The precision jump from ~60% to ~98% means:
- Standard model: 40 out of 100 flagged emails are legitimate (false positives)
- Log model: Only 2 out of 100 flagged emails are legitimate

This makes the log-transform version production-ready, while the standard version would frustrate users by incorrectly filtering important emails.

### Mathematical Lesson

This comparison demonstrates a crucial principle in machine learning: **implementation details matter**. Two mathematically equivalent formulations can produce vastly different results due to finite-precision arithmetic.

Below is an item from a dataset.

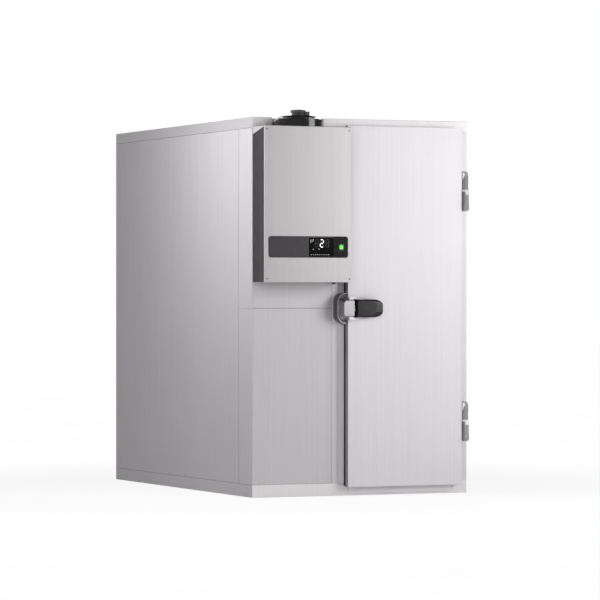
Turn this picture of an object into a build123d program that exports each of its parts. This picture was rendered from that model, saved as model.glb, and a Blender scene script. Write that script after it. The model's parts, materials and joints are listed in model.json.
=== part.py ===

The log-transform is a standard technique in probabilistic models for exactly this reason.

## 10. Conclusion

This project demonstrates:

1. **Bayes' Theorem** as a powerful framework for probabilistic classification
2. The **naive independence assumption** that simplifies computation while maintaining effectiveness
3. **Laplace smoothing** to handle unseen words gracefully
4. The critical importance of **numerical stability** in practical implementations
5. How **log-space computation** solves underflow issues in probability multiplication

The final model achieves:
- **98%+ recall**: Catches nearly all spam emails
- **98%+ precision**: Very few false positives
- **Numerically stable**: Robust to varying email lengths and vocabularies

These results validate Naive Bayes as an effective, interpretable, and computationally efficient algorithm for text classification tasks.